The absence, for the second consecutive year, of any new indictment against accused Croats raises serious concerns about the sincerity of the Croatian government’s accountability efforts. The six trials in 2005 were retrials of cases from the 1990s or the early 2000s: Mihailo Hrastov (originally opened in 1993, now re-tried for the third time); Pakracka poljana (1997); Bjelovar group (2001); Virovitica group (2002); Lora (2002); and Paulin Dvor (2003). Another remaining concern is the ability of the Croatian courts to conduct trials in a fair and effective way, given the high number of reversals of first instance judgments by the Croatian Supreme Court. Much progress is also needed in the protection of witnesses and inter-state cooperation, in spite of certain positive developments in those areas in 2005, related to the Lora retrial.
Key International Actors
On October 3, 2005, the Council of the European Union decided to open formal negotiations on membership with the Republic of Croatia. The all-but-exclusive focus on the issue of ICTY cooperation has in the past prevented the E.U. from using its unique position to vigorously demand greater progress on other pressing issues such as refugee return, treatment of minorities, and domestic war crimes trials. However, on October 9, European Enlargement Commissioner Olli Rehn stressed to his hosts in Zagreb that the issues of refugee return, minority rights, and the rule of law would be critical in the European Commission’s assessment of the progress Croatia made in meeting the criteria for E.U. membership. The same issues figured prominently in the Accession Partnership document, issued by the commission on November 9. The new emphasis is welcome, although it has probably come several years too late to have any real impact—the process of refugee return is gradually coming to a halt, the memory of war crimes witnesses is becoming unreliable, and the availability of evidence is becoming increasingly problematic.

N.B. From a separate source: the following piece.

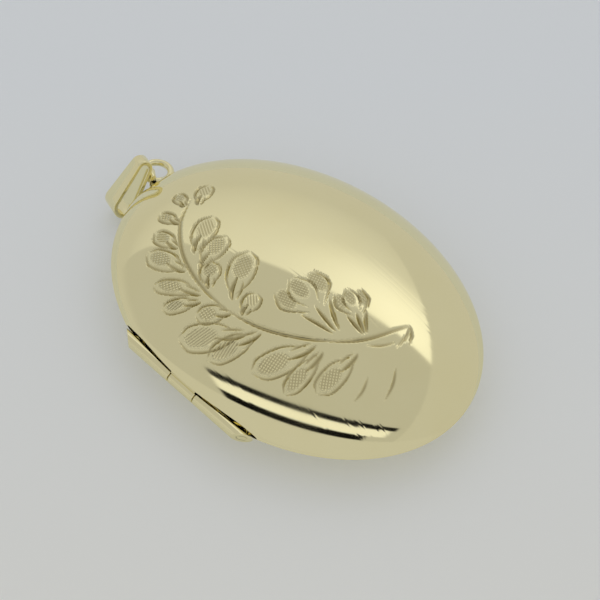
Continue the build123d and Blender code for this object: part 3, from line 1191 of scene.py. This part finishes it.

The OSCE mission to Croatia has continued to pursue a dialogue with the government, while issuing valuable reports critical of its return-related practices, minority rights record, and progress in domestic war crimes trials. Nevertheless, political considerations have led the mission to sometimes attenuate the criticism of Croatia’s human rights record. In a frank assessment of the mission’s accomplishments in the past two years, the departing head of mission, Peter Semneby, acknowledged in an April 2005 interview that the return issue was being resolved less successfully than he had expected, because “resistance ... proved to be more difficult than I had anticipated.”
On October 7, 2005, U.S. Under Secretary of State for Political Affairs Nicholas Burns reiterated that the U.S. would continue to block Croatia’s efforts to join NATO until the capture of Ante Gotovina.
Various Council of Europe bodies—the Committee of Ministers, the European Commission against Racism and Intolerance, and the Advisory Committee on the Framework Convention on National Minorities—concluded during the year that Croatia still needed to make substantial progress regarding the return of refugees, especially in the matter of housing, fairness in the administration of justice, and in tackling ethnic discrimination.